§ EXERCISE AIM
Output the full listing word for word.

§ COLLECTED MATERIAL

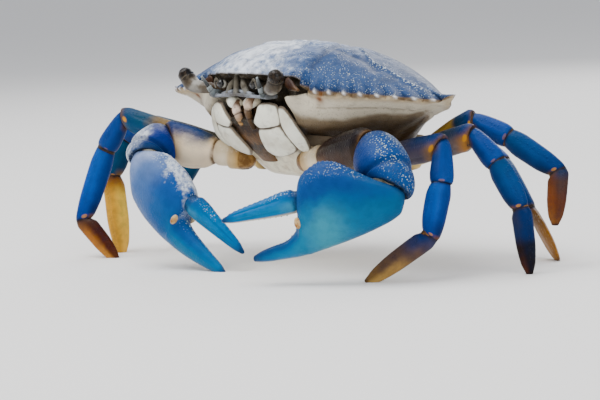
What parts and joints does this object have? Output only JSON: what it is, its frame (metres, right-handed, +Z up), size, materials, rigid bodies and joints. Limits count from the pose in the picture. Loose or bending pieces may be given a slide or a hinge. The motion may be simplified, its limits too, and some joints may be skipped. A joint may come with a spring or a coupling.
{
  "type": "blue swimming crab",
  "caption": "Life-size still model of a blue swimming crab standing on its leg tips, claws lowered in front, wide toothed shell with a spine at each side.",
  "frame": {"origin": "middle of the crab's bounding box, on the ground its leg tips stand on", "axes": "+X to the crab's left and the shell's width, -Y the way the crab faces, +Z up"},
  "size_m": [0.1714, 0.0994, 0.0679],
  "materials": {
    "carapace_shell": "satin granular shell, dusty blue with pale grains",
    "underside_shell": "satin cream shell",
    "mouthpart_shell": "smooth ivory shell with brown seams",
    "eyestalk_shell": "satin grey shell",
    "cornea": "glossy dark brown cornea",
    "feeler": "matte tan feeler",
    "limb_base_shell": "satin cream to yellow shell",
    "merus_shell": "satin lilac grey shell turning blue at the far end",
    "claw_shell": "satin cobalt to turquoise shell with pale grains",
    "claw_finger_shell": "satin azure shell with small white teeth",
    "leg_shell": "satin royal blue shell",
    "leg_tip_shell": "ridged brown and gold shell",
    "paddle_shell": "thin golden brown shell"
  },
  "bodies": {
    "root": {"antenna_left": "feeler", "antenna_right": "feeler", "carapace": "carapace_shell", "chest": "underside_shell", "claw_leg_left_base": "limb_base_shell", "claw_leg_left_carpus": "claw_shell", "claw_leg_left_dactyl": "claw_finger_shell", "claw_leg_left_merus": "merus_shell", "claw_leg_left_propodus": "claw_shell", "claw_leg_right_base": "limb_base_shell", "claw_leg_right_carpus": "claw_shell", "claw_leg_right_dactyl": "claw_finger_shell", "claw_leg_right_merus": "merus_shell", "claw_leg_right_propodus": "claw_shell", "eye_left": "cornea", "eye_right": "cornea", "eyestalk_left": "eyestalk_shell", "eyestalk_right": "eyestalk_shell", "mouthparts_left": "mouthpart_shell", "mouthparts_right": "mouthpart_shell", "swimming_leg_left_carpus": "leg_shell", "swimming_leg_left_dactyl": "paddle_shell", "swimming_leg_left_merus": "merus_shell", "swimming_leg_left_propodus": "leg_shell", "swimming_leg_right_carpus": "leg_shell", "swimming_leg_right_dactyl": "paddle_shell", "swimming_leg_right_merus": "merus_shell", "swimming_leg_right_propodus": "leg_shell", "tail_flap": "underside_shell", "walking_leg_1_left_base": "limb_base_shell", "walking_leg_1_left_carpus": "leg_shell", "walking_leg_1_left_dactyl": "leg_tip_shell", "walking_leg_1_left_merus": "merus_shell", "walking_leg_1_left_propodus": "leg_shell", "walking_leg_1_right_base": "limb_base_shell", "walking_leg_1_right_carpus": "leg_shell", "walking_leg_1_right_dactyl": "leg_tip_shell", "walking_leg_1_right_merus": "merus_shell", "walking_leg_1_right_propodus": "leg_shell", "walking_leg_2_left_base": "limb_base_shell", "walking_leg_2_left_carpus": "leg_shell", "walking_leg_2_left_dactyl": "leg_tip_shell", "walking_leg_2_left_merus": "merus_shell", "walking_leg_2_left_propodus": "leg_shell", "walking_leg_2_right_base": "limb_base_shell", "walking_leg_2_right_carpus": "leg_shell", "walking_leg_2_right_dactyl": "leg_tip_shell", "walking_leg_2_right_merus": "merus_shell", "walking_leg_2_right_propodus": "leg_shell", "walking_leg_3_left_base": "limb_base_shell", "walking_leg_3_left_carpus": "leg_shell", "walking_leg_3_left_dactyl": "leg_tip_shell", "walking_leg_3_left_merus": "merus_shell", "walking_leg_3_left_propodus": "leg_shell", "walking_leg_3_right_base": "limb_base_shell", "walking_leg_3_right_carpus": "leg_shell", "walking_leg_3_right_dactyl": "leg_tip_shell", "walking_leg_3_right_merus": "merus_shell", "walking_leg_3_right_propodus": "leg_shell"}
  },
  "joints": []
}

§ TASK OUTPUT
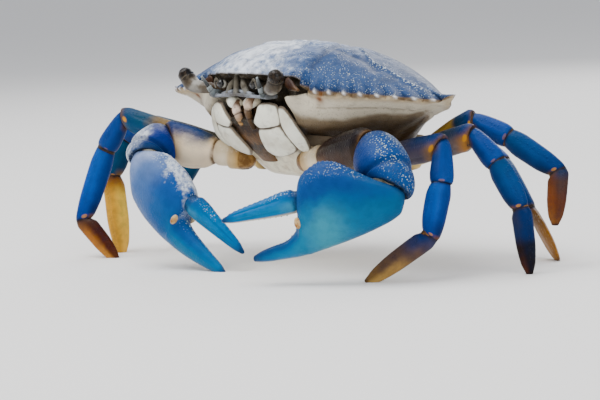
What parts and joints does this object have? Output only JSON: what it is, its frame (metres, right-handed, +Z up), size, materials, rigid bodies and joints. Limits count from the pose in the picture. Loose or bending pieces may be given a slide or a hinge. The motion may be simplified, its limits too, and some joints may be skipped. A joint may come with a spring or a coupling.
{
  "type": "blue swimming crab",
  "caption": "Life-size still model of a blue swimming crab standing on its leg tips, claws lowered in front, wide toothed shell with a spine at each side.",
  "frame": {"origin": "middle of the crab's bounding box, on the ground its leg tips stand on", "axes": "+X to the crab's left and the shell's width, -Y the way the crab faces, +Z up"},
  "size_m": [0.1714, 0.0994, 0.0679],
  "materials": {
    "carapace_shell": "satin granular shell, dusty blue with pale grains",
    "underside_shell": "satin cream shell",
    "mouthpart_shell": "smooth ivory shell with brown seams",
    "eyestalk_shell": "satin grey shell",
    "cornea": "glossy dark brown cornea",
    "feeler": "matte tan feeler",
    "limb_base_shell": "satin cream to yellow shell",
    "merus_shell": "satin lilac grey shell turning blue at the far end",
    "claw_shell": "satin cobalt to turquoise shell with pale grains",
    "claw_finger_shell": "satin azure shell with small white teeth",
    "leg_shell": "satin royal blue shell",
    "leg_tip_shell": "ridged brown and gold shell",
    "paddle_shell": "thin golden brown shell"
  },
  "bodies": {
    "root": {"antenna_left": "feeler", "antenna_right": "feeler", "carapace": "carapace_shell", "chest": "underside_shell", "claw_leg_left_base": "limb_base_shell", "claw_leg_left_carpus": "claw_shell", "claw_leg_left_dactyl": "claw_finger_shell", "claw_leg_left_merus": "merus_shell", "claw_leg_left_propodus": "claw_shell", "claw_leg_right_base": "limb_base_shell", "claw_leg_right_carpus": "claw_shell", "claw_leg_right_dactyl": "claw_finger_shell", "claw_leg_right_merus": "merus_shell", "claw_leg_right_propodus": "claw_shell", "eye_left": "cornea", "eye_right": "cornea", "eyestalk_left": "eyestalk_shell", "eyestalk_right": "eyestalk_shell", "mouthparts_left": "mouthpart_shell", "mouthparts_right": "mouthpart_shell", "swimming_leg_left_carpus": "leg_shell", "swimming_leg_left_dactyl": "paddle_shell", "swimming_leg_left_merus": "merus_shell", "swimming_leg_left_propodus": "leg_shell", "swimming_leg_right_carpus": "leg_shell", "swimming_leg_right_dactyl": "paddle_shell", "swimming_leg_right_merus": "merus_shell", "swimming_leg_right_propodus": "leg_shell", "tail_flap": "underside_shell", "walking_leg_1_left_base": "limb_base_shell", "walking_leg_1_left_carpus": "leg_shell", "walking_leg_1_left_dactyl": "leg_tip_shell", "walking_leg_1_left_merus": "merus_shell", "walking_leg_1_left_propodus": "leg_shell", "walking_leg_1_right_base": "limb_base_shell", "walking_leg_1_right_carpus": "leg_shell", "walking_leg_1_right_dactyl": "leg_tip_shell", "walking_leg_1_right_merus": "merus_shell", "walking_leg_1_right_propodus": "leg_shell", "walking_leg_2_left_base": "limb_base_shell", "walking_leg_2_left_carpus": "leg_shell", "walking_leg_2_left_dactyl": "leg_tip_shell", "walking_leg_2_left_merus": "merus_shell", "walking_leg_2_left_propodus": "leg_shell", "walking_leg_2_right_base": "limb_base_shell", "walking_leg_2_right_carpus": "leg_shell", "walking_leg_2_right_dactyl": "leg_tip_shell", "walking_leg_2_right_merus": "merus_shell", "walking_leg_2_right_propodus": "leg_shell", "walking_leg_3_left_base": "limb_base_shell", "walking_leg_3_left_carpus": "leg_shell", "walking_leg_3_left_dactyl": "leg_tip_shell", "walking_leg_3_left_merus": "merus_shell", "walking_leg_3_left_propodus": "leg_shell", "walking_leg_3_right_base": "limb_base_shell", "walking_leg_3_right_carpus": "leg_shell", "walking_leg_3_right_dactyl": "leg_tip_shell", "walking_leg_3_right_merus": "merus_shell", "walking_leg_3_right_propodus": "leg_shell"}
  },
  "joints": []
}